There are other, newer geographic domain endings as well. Some of these, like .africa and .asia, cover whole continents. Others, like .tirol, or .quebec cover a specific region, province, or state within a country. While still more — like .nyc, .tokyo, or .joburg — are for a particular city, (n.b. not every continent, region, or city has its own domain ending).

Using one of these geographic domain endings not only allows you to add information to your domain name about who you are and where you’re from, but also helps you target a more geo-specific audience.

Niche domain endings

There is also a subcategory of generic domain endings that includes domain endings that cater to a specific community, interest area, or industry.

These include sponsored domain endings, like .aero, .coop, .museum, or .travel, which are sponsored by individual corporations or especially industry groups related to aerospace, coops, museums, and travel respectively. This type often requires you to verify that you’re a part of the industry being represented.

Others, like .desi, .nowruz, .irish, or .lgbt are intended for specific linguistic, cultural, or social communities.

Finally, some, like .tech, .pet, .recipes, .style, or .wine just represent a particular area of interest, hobbies, or industry.

All these types of “niche” domain endings help you to say more about you or your project or business in the domain name itself and can also help you include a search keyword in your domain name to help improve your search engine ranking.

While this option is available to you in most cases, be careful about registering a domain name with a different domain ending of an already established business. For example, you may run afoul of intellectual property laws if you try to register ‘facebook.tech’ or ‘apple.tech.’ These, of course, are obvious examples (of domains that are already registered), and you’re more likely to run into more ambiguous cases.

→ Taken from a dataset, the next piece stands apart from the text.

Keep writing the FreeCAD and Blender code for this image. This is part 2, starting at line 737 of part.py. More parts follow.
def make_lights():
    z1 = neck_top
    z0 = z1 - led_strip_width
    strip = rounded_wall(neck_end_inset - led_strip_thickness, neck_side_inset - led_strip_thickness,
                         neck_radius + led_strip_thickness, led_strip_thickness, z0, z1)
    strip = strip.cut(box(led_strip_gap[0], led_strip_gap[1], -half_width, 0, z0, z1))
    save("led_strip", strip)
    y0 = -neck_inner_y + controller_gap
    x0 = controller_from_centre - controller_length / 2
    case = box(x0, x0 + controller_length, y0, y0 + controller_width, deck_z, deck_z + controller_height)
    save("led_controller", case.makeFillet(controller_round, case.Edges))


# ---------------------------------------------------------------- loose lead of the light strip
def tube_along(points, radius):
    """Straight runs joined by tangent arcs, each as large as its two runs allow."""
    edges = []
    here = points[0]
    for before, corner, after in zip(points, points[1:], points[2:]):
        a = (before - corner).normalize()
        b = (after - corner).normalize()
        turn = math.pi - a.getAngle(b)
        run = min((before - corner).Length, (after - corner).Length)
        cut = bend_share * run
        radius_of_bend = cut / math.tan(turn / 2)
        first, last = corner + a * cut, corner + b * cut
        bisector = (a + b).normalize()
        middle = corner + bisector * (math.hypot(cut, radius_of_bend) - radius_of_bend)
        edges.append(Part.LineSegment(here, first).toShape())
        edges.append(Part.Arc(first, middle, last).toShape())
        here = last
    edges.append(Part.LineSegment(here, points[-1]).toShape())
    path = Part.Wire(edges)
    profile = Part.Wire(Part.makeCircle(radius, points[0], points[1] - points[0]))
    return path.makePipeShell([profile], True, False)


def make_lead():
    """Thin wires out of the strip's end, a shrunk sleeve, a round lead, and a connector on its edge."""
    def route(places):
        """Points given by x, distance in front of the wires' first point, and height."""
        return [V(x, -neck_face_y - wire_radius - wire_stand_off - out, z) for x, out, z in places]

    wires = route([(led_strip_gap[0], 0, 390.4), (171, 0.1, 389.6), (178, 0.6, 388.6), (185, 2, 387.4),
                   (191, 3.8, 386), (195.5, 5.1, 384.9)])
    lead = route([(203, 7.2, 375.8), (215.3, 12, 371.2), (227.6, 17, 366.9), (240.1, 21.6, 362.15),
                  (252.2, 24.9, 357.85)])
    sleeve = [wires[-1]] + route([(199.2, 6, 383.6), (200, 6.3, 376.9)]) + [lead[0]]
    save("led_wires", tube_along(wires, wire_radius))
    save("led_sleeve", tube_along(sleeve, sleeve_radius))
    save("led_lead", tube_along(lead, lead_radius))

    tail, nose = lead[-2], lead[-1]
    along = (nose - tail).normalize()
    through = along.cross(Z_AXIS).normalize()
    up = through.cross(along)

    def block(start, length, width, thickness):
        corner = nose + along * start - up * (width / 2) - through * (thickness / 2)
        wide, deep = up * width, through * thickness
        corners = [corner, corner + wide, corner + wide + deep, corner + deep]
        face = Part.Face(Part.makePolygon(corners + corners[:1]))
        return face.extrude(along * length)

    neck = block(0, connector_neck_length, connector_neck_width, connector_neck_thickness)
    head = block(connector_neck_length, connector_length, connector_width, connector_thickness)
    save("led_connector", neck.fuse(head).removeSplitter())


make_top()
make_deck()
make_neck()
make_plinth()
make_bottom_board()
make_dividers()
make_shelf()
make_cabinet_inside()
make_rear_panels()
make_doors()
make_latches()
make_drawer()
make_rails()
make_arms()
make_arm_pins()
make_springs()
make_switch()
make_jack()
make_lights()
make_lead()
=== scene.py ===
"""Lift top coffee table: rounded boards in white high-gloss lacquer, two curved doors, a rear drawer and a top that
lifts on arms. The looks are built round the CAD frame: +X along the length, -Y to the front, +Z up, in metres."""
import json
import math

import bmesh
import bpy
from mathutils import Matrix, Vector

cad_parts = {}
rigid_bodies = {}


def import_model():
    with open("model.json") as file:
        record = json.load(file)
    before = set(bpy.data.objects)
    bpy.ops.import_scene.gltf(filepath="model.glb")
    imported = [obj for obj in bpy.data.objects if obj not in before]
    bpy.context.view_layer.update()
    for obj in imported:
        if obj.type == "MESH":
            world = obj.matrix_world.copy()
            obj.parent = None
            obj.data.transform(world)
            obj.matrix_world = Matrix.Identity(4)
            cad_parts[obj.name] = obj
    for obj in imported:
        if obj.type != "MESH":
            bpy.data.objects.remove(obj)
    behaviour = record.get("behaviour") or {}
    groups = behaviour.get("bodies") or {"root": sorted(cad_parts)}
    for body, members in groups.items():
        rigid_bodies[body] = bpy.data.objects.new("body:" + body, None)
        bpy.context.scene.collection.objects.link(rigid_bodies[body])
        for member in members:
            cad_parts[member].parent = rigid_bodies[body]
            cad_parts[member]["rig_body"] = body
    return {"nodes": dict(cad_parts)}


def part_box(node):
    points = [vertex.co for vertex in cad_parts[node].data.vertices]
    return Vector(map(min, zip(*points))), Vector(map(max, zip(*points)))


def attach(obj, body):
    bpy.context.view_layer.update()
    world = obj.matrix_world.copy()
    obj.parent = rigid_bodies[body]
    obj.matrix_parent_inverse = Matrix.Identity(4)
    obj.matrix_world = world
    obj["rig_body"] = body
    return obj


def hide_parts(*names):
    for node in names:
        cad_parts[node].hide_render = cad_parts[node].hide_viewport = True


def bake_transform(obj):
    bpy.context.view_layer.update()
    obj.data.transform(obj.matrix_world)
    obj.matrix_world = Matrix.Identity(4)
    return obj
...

Contact the owner of the domain name

If your really must have the domain name you’ve picked out and which is already taken, you can also try contacting the current owner of the domain name.

This is especially true if the domain name you want to register is not being actively used by its owner.

How to find domain contact information

The Whois is a directory of domain name owners. However, either for legal reasons or just data privacy concerns, most Whois information is obfuscated.

That does not mean that the information cannot be used to contact the owners of a domain name.

Read more about using the Whois

Wait for it to expire

If the owner of a domain name really isn’t using it, they might decide to let it expire, at which point the domain name becomes available to anyone to register again. This option is really only available to you if you have time to wait — domain names have a minimum registration period of one year and a maximum registration period of 10 years, so even if a current domain name owner isn’t interested in keeping their domain name, it could be up to a decade before it becomes available again.

You can also use the Whois to tell when a domain name is set to expire.

Starting over

If you land on a perfect domain name only to find that it’s already been registered by someone else, you have options. You can try changing the domain name by adding additional details, by including an article, or by changing the spelling, or you could try registering your domain name with a different domain ending that reflects your geography, your industry, your interest area, or is just another generic domain ending.

If you’re really committed to that particular domain name, you can try contacting the owner to see if they’re interested in selling it, especially if it’s not in use.

But if at the end of the day, neither modifying the domain name, changing the domain ending, or trying to buy the domain name from the current owner work for you, you might have to just start over.